A GROUND-BREAKING scheme could help get Salisbury's struggling first-time buyers on to the housing ladder.

But we need your help in ending the property crisis in the city and surrounding villages.

The Journal has been highlighting the plight of young professionals and key workers across the district as they struggle to afford properties amid low wages and extortionate house prices.

In an attempt to address the problem, we have teamed up with Salisbury-based affordable homes company Housing Matters Wessex, which is seeking to buy plots of land across Salisbury, Amesbury and the New Forest on which to build two and three-bedroom affordable homes from about £80,000.

Plots would need to be large enough to house about 16-20 units per acre - plots such as a redundant farmyard or brownfield site, possibly with previous planning history.

Another option would be an 'exceptions' site - where land is attached to the edge of a village and cannot be used for any other form of commercial or conventional development.

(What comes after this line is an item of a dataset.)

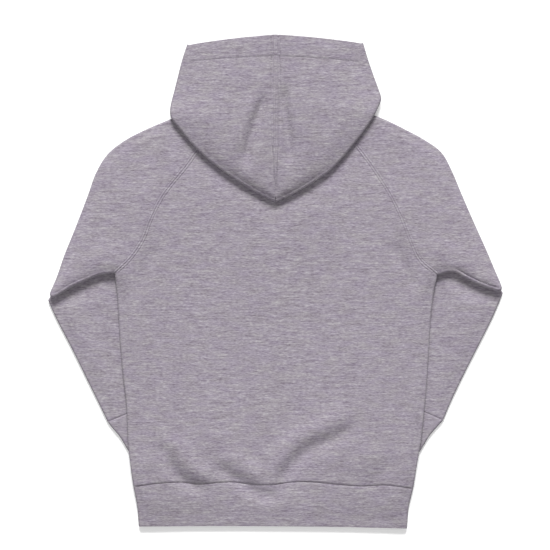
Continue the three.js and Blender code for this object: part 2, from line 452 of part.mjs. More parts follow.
function forearmAndCuff(p) {
  const out = curve(inset(p.fOut, p.turn, HALF)), inn = curve(inset(p.fIn, -p.turn, HALF));
  const cOut = curve([out.at(1), ...every(inset(p.cOut, p.turn, HALF), 12).slice(1)]), cIn = curve([inn.at(1), ...every(inset(p.cIn, -p.turn, HALF), 12).slice(1)]);
  const bump = 0.07; // the hidden end is a little rounded
  const near = (w) => {
    const a = out.at(0), b = inn.at(0), t = unit(sub(b, a)), q = [mix(a[0], b[0], w), mix(a[1], b[1], w)];
    const rise = len(sub(b, a)) * bump * 4 * w * (1 - w);
    return [q[0] - t[1] * rise * p.side, q[1] + t[0] * rise * p.side];
  };
  const nearLine = Array.from({ length: 24 }, (_, i) => near(i / 23));
  const edge = [...every(out.dense, 6).reverse(), ...nearLine, ...every(inn.dense, 6)];
  const cuffEdges = [every(cOut.dense, 6), every(cIn.dense, 6)];
  const bodyLine = p.sideMid.dense, creaseLine = p.creaseMid.dense;
  const a = out.at(1), b = inn.at(1), seamAlong = unit(sub(b, a)), gap = across(seamAlong);
  const down = gap.y < 0 ? 1 : -1, g = [gap.x * down * SEAM / 2, gap.y * down * SEAM / 2];
  const shorten = (c, s) => { const q = c.at(s); return [q[0] - g[0] * s, q[1] - g[1] * s]; };
  const heights = (x, y) => {
    const d = nearest(edge, x, y).d;
    const free = Math.min(nearest(bodyLine, x, y).d, nearest(creaseLine, x, y).d);
    const showing = Math.abs(x) > Math.abs(p.sideMid.at(shareAtY(p.sideMid, y))[0]) && y < p.creaseMid.at(clamp((Math.abs(x) - Math.abs(p.armpit[0])) / (Math.abs(p.corner[0]) - Math.abs(p.armpit[0]))))[1];
    const puff = showing ? 2.0 * ease((free - 9) / 14) * ease((d - 2) / 14) * ease(((y + 150) / 40)) : 0;
    return { lower: HALF, upper: HALF + PLY - 0.1 + puff, edge: d };
  };
  const forearm = tube(p, (s) => shorten(out, s), (s) => shorten(inn, s), FOREARM_ROWS, FOREARM_COLS, near, heights, [null, gap]);
  const cuffHeights = (x, y) => ({ lower: HALF, upper: HALF + PLY - 0.1, edge: Math.min(nearest(cuffEdges[0], x, y).d, nearest(cuffEdges[1], x, y).d) });
  const ca = cOut.at(1), cb = cIn.at(1), endAlong = across(unit(sub(cb, ca)));
  const push = (c, s) => { const q = c.at(s); return [q[0] + g[0] * (1 - s), q[1] + g[1] * (1 - s)]; };
  const cuff = tube(p, (s) => push(cOut, s), (s) => push(cIn, s), [0, 0.3, 0.65, 1], FOREARM_COLS, null, cuffHeights, [gap, endAlong]);
  return { forearm, cuff };
}

// Waist band: a flattened ring under the hem seam
function hemBand() {
  const cloth = new Cloth();
  const L = PLAN.left.sideMid, R = PLAN.right.sideMid;
  const steps = [0, 0.3, 0.65, 1];
  const build = (which, cols) => steps.map((s, i) => cols.map((w, j) => {
    const topY = (c) => hemSeamY(c.at(0.15)[0]) - SEAM / 2;
    const yl = mix(topY(L), hemEndY(-148) + 0, s), yr = mix(topY(R), hemEndY(142), s);
    const xl = L.at(shareAtY(L, yl))[0], xr = R.at(shareAtY(R, yr))[0];
    const x = mix(xl, xr, w), y = mix(hemSeamY(x) - SEAM / 2, hemEndY(x), s);
    const shared = j === 0 || j === cols.length - 1;
    const l = layers(x, y);
    const z = shared ? (l.lower + l.upper) / 2 : foldedHeight(l.lower, l.upper, l.edge, which);
    const cuts = i === 0 || i === steps.length - 1 ? [LENGTHWAYS] : [];
    return cloth.add(shared ? `e${i}_${j ? 1 : 0}` : `${which}_${i}_${j}`, x, y, z, shared && which < 0 ? [] : cuts);
  }));
  cloth.grid(build(1, BACK_COLS), false);
  cloth.grid(build(-1, FRONT_COLS), true);
  return cloth;
}

// Hood half: from the neck seam out under itself, round the outer fold and back to the centre seam
const HOOD_ROWS = [0, 0.05, 0.1, 0.15, 0.2, 0.25, 0.31, 0.37, 0.43, 0.47, 0.485, 0.5, 0.53, 0.56, 0.6, 0.66, 0.76, 0.88, 1];
function table(rows, name, v) { // smooth reading of one column
  let i = 0;
  while (i < rows.length - 2 && rows[i + 1].v < v) i += 1;
  const a = rows[Math.max(0, i - 1)], b = rows[i], c = rows[i + 1], d = rows[Math.min(rows.length - 1, i + 2)];
  const t = (v - b.v) / (c.v - b.v), w = c.v - b.v;
  const m0 = i > 0 ? ((c[name] - a[name]) / (c.v - a.v)) * w : (c[name] - b[name]);
  const m1 = i < rows.length - 2 ? ((d[name] - b[name]) / (d.v - b.v)) * w : (c[name] - b[name]);
  const t2 = t * t, t3 = t2 * t;
  return (2 * t3 - 3 * t2 + 1) * b[name] + (t3 - 2 * t2 + t) * m0 + (-2 * t3 + 3 * t2) * c[name] + (t3 - t2) * m1;
}
const NECK_V = { raglanBack: 0.4, shoulder: 0.5, raglanFront: 0.66 };
function neckEdge(v, p) { // plan point (out, y), height and the way out of the garment
  const mirror = (q) => [Math.abs(q[0]), q[1]];
  const nose = mirror(p.outMid.at(1)), endB = mirror(p.back.at(1)), endF = mirror(p.front.at(1));
  const back = curve([...NECK_BACK.slice(0, -1).map((r) => [r.out, r.y]), endB]), front = curve([...NECK_FRONT.slice(0, -1).map((r) => [r.out, r.y]), endF]);
  let q, t, which, w = 0;
  if (v <= NECK_V.raglanBack) { q = back.at(v / NECK_V.raglanBack); t = back.along(v / NECK_V.raglanBack); which = 1; }
  else if (v <= NECK_V.shoulder) { w = (v - NECK_V.raglanBack) / (NECK_V.shoulder - NECK_V.raglanBack); q = [mix(endB[0], nose[0], w), mix(endB[1], nose[1], w)]; t = unit(sub(nose, endB)); which = 1; }
  else if (v <= NECK_V.raglanFront) { w = 1 - (v - NECK_V.shoulder) / (NECK_V.raglanFront - NECK_V.shoulder); q = [mix(endF[0], nose[0], w), mix(endF[1], nose[1], w)]; t = unit(sub(nose, endF)); which = -1; }
  else { const f = 1 - (v - NECK_V.raglanFront) / (1 - NECK_V.raglanFront); q = front.at(f); t = front.along(f); which = -1; }
  const way = unit([-t[1], t[0]]);
  const l = layers(q[0] * p.side, q[1]);
  return { q, way, z: v === NECK_V.shoulder ? (l.lower + l.upper) / 2 : foldedHeight(l.lower, l.upper, l.edge, which) };
}
function hoodHalf(p) {
  const cloth = new Cloth();
  const edge = HOOD_EDGE.map((r) => (p.left ? { v: r.v, x: r.left, y: r.yl } : { v: r.v, x: r.right, y: r.yr }));
  const rows = HOOD_ROWS.map((v, i) => {
    const col = (name) => table(HOOD_SECTION, name, v);
    const n = neckEdge(v, p), roll = clamp(col('roll'));
    const start = [n.q[0] + n.way[0] * SEAM, n.q[1] + n.way[1] * SEAM, n.z];
    const ahead = (d, up) => [start[0] + n.way[0] * d, start[1] + n.way[1] * d, start[2] + up];
    const under = [col('ux'), col('uy'), col('uz')];
    const pass = [col('px'), col('py'), col('pz')], leave = ahead(2.2, 0);
    const between = (a, b, f) => a.map((k, m) => mix(k, b[m], f));
    const blend = (a, b) => a.map((k, m) => mix(b[m], k, roll));
    const r = 1.3;
    const rise = under[2] - start[2];
    const path = [start,
      blend(ahead(1.4, 0), leave),
      blend(ahead(1.4 + r * 0.8, rise * 0.25), between(leave, pass, 0.5)),
      blend(ahead(1.4 + r * 0.8, rise * 0.75), pass),
      blend(ahead(1.2, rise), between(pass, under, 0.5))];
    // the outer fold
    const e = [table(edge, 'x', v), table(edge, 'y', v)];
    const t = unit([table(edge, 'x', Math.min(1, v + 0.01)) - table(edge, 'x', Math.max(0, v - 0.01)), table(edge, 'y', Math.min(1, v + 0.01)) - table(edge, 'y', Math.max(0, v - 0.01))]);
    let o = [t[1], -t[0]]; // outward
    if (v === 0) o = [0, -1];
    const low = col('low'), gap = col('gap'), mid = [e[0] - o[0] * HALF, e[1] - o[1] * HALF];
    const foldAt = (deg) => { const a = (deg * Math.PI) / 180, k = gap * (1 - Math.cos(a)); return [mid[0] - o[0] * k, mid[1] - o[1] * k, low + gap + gap * Math.sin(a)]; };
    const last = path[path.length - 1], first = foldAt(-90);
    const join = new THREE.QuadraticBezierCurve3(new THREE.Vector3(...last), new THREE.Vector3(...under), new THREE.Vector3(...first));
    for (const f of [0.3, 0.6, 0.85]) { const q = join.getPoint(f); path.push([q.x, q.y, q.z]); }
    for (const deg of [-90, -55, -20, 20, 55, 90]) path.push(foldAt(deg));
    const top = foldAt(90), seam = [0, col('sy'), col('sz')], bow = v > 0.88 ? 0.8 * ease((v - 0.88) / 0.12) : 0;
    for (const f of [0.09, 0.22, 0.37, 0.52, 0.66, 0.79, 0.9, 1]) {
      const x = mix(top[0], seam[0], f), y = mix(top[1], seam[1], f) + bow * 4 * f * (1 - f);
      const z = mix(top[2], seam[2], Math.sin((f * Math.PI) / 2)) + col('crown') * Math.sin(Math.PI * f) * 0.8;
      path.push([x, y, z + press(HOOD_CREASES, x * p.side, y) * ease(f / 0.3) * ease(v / 0.12)]);
    }
    return path.map((q, j) => {
      const atCentre = i === 0 || j === path.length - 1;
      const x = atCentre ? p.side * SEAM / 2 : Math.max(q[0], SEAM / 2 + 0.02) * p.side;
      const cuts = [];
      if (atCentre) cuts.push(SIDEWAYS);
      if (j === 0) cuts.push(new THREE.Vector3(n.way[0] * p.side, n.way[1], 0));
      return cloth.add(`${i}_${j}`, x, q[1], q[2], cuts);
    });
  });
  cloth.grid(rows, p.side > 0);
  return cloth;
}

// Joining of a sleeve's parts
const wasm = await Module();
wasm.setup();
function toManifold(geometry) {
  const g = mergeVertices(geometry, 1e-4);
  return new wasm.Manifold(new wasm.Mesh({ numProp: 3, vertProperties: new Float32Array(g.attributes.position.array), triVerts: new Uint32Array(g.index.array) }));
}
function fromManifold(m) {
  const mesh = m.getMesh(), g = new THREE.BufferGeometry();
  g.setAttribute('position', new THREE.Float32BufferAttribute(mesh.vertProperties, 3));
  g.setIndex([...mesh.triVerts]);
  return g;
}
// Hidden under the crease, the two layers of a sleeve share one rounded pad
function elbowPad(p) {
  const a = p.creaseMid.at(0.12), b = p.creaseMid.at(0.5), c = [(a[0] + b[0]) / 2, (a[1] + b[1]) / 2 + 8.5];
  const g = new THREE.CylinderGeometry(3.5, 3.5, 2.6, 20).rotateX(Math.PI / 2);
  g.scale(len(sub(a, b)) / 8, 1, 1).rotateZ(Math.atan2(b[1] - a[1], b[0] - a[0])).translate(c[0], c[1], HALF + PLY + 1.2);
  return mergeVertices(g.deleteAttribute('normal').deleteAttribute('uv'), 1e-4);
}

const group = new THREE.Group();
const knit = (tone) => new THREE.MeshStandardMaterial({ color: new THREE.Color(tone), roughness: 0.92, metalness: 0 });
function piece(name, geometry, tone) {
  const g = geometry.index ? geometry.toNonIndexed() : geometry;
  g.computeVertexNormals();
  const mesh = new THREE.Mesh(g, knit(tone));
  mesh.name = name;
  group.add(mesh);
  return mesh;
}
piece('front', bodyPanel(-1, FRONT_COLS, (p) => p.front, NECK_FRONT).solid(), '#a29aa5');
piece('back', bodyPanel(1, BACK_COLS, (p) => p.back, NECK_BACK).solid(), '#a29aa5');
for (const [name, p] of Object.entries(PLAN)) {
  const { forearm, cuff } = forearmAndCuff(p);
  const joined = toManifold(sleeveUpper(p).solid()).add(toManifold(forearm.solid())).add(toManifold(elbowPad(p)));
  piece(`sleeve_${name}`, fromManifold(joined), '#a098a3');
  piece(`cuff_${name}`, cuff.solid(), '#9c949f');
  piece(`hood_${name}`, hoodHalf(p).solid(), '#a39ca6');
}
piece('hem_band', hemBand().solid(), '#9f97a2');

const box = new THREE.Box3().setFromObject(group), centre = box.getCenter(new THREE.Vector3());
for (const mesh of group.children) mesh.geometry.translate(-centre.x, -centre.y, -box.min.z);

export default group;
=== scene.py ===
# Toddler hoodie laid flat on its front: cloth, seams, stitching, floor, light and camera.
import math
from functools import lru_cache

import bmesh
import bpy
import numpy as np
from mathutils import Matrix, Vector


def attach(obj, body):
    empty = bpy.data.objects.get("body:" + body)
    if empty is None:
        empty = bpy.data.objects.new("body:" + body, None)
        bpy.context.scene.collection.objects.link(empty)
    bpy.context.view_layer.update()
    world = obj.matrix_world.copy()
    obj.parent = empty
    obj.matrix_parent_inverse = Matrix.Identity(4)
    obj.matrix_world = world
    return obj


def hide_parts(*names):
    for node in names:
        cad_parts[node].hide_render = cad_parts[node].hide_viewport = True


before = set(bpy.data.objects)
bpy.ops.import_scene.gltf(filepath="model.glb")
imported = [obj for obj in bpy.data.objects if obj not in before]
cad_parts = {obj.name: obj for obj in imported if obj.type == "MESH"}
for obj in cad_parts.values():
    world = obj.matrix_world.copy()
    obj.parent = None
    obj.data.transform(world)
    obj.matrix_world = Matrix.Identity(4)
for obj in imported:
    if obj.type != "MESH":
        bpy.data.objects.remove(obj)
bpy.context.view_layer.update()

# Named sizes, in millimetres like every table below
MM = 0.001
CLOTH = 2.0
HALF = CLOTH / 2
SEAM = 0.3
PLY = 2.7
LIFT = 5.0
FOLD = [0, 0.05, 0.2, 0.45, 0.8, 1.2, 1.6, 2.0, 2.4, 2.9, 3.5, 4.4, 5.8]  # stations beside a fold or seam
AIR = 2.6  # between the back and what lies under it, away from the edges
STITCH_ROW = 2.0  # from a seam to the row of stitches beside it
LIP = {-1: 3.2, 1: 2.4}  # height added beside the elbow fold, left and right
ROLL_STRIP = {-1: 0.3, 1: 1.6}  # depth of the groove above the elbow fold, left and right
SEAM_STRENGTH = {-1: 1.45, 1: 1.1}
HOOD_HEM = (0.862, 0.834)  # where the hem of the face edge is sewn down, at the sides and at the centre
FRAME_SHIFT = 0.15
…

Housing Matters Wessex director Carl Strachan said: "If we can establish a proven need for affordable housing on a local basis that a site can support, we can then examine the possibility of it being an 'exceptions' site and perhaps get consent for affordable housing on it."

The firm is able to build cheaply by purchasing land that has no prospect of alternative development, on deferred completion terms.

Properties are bought on a shared-ownership basis - with homeowners buying a percentage of the property and paying an additional £20 weekly rent to Housing Matters Wessex to cover remaining costs.

The company does not make a development profit but secures its money from this rental stream.

All its houses are built to standard specification in accordance with building regulations, using local builders and architects where possible.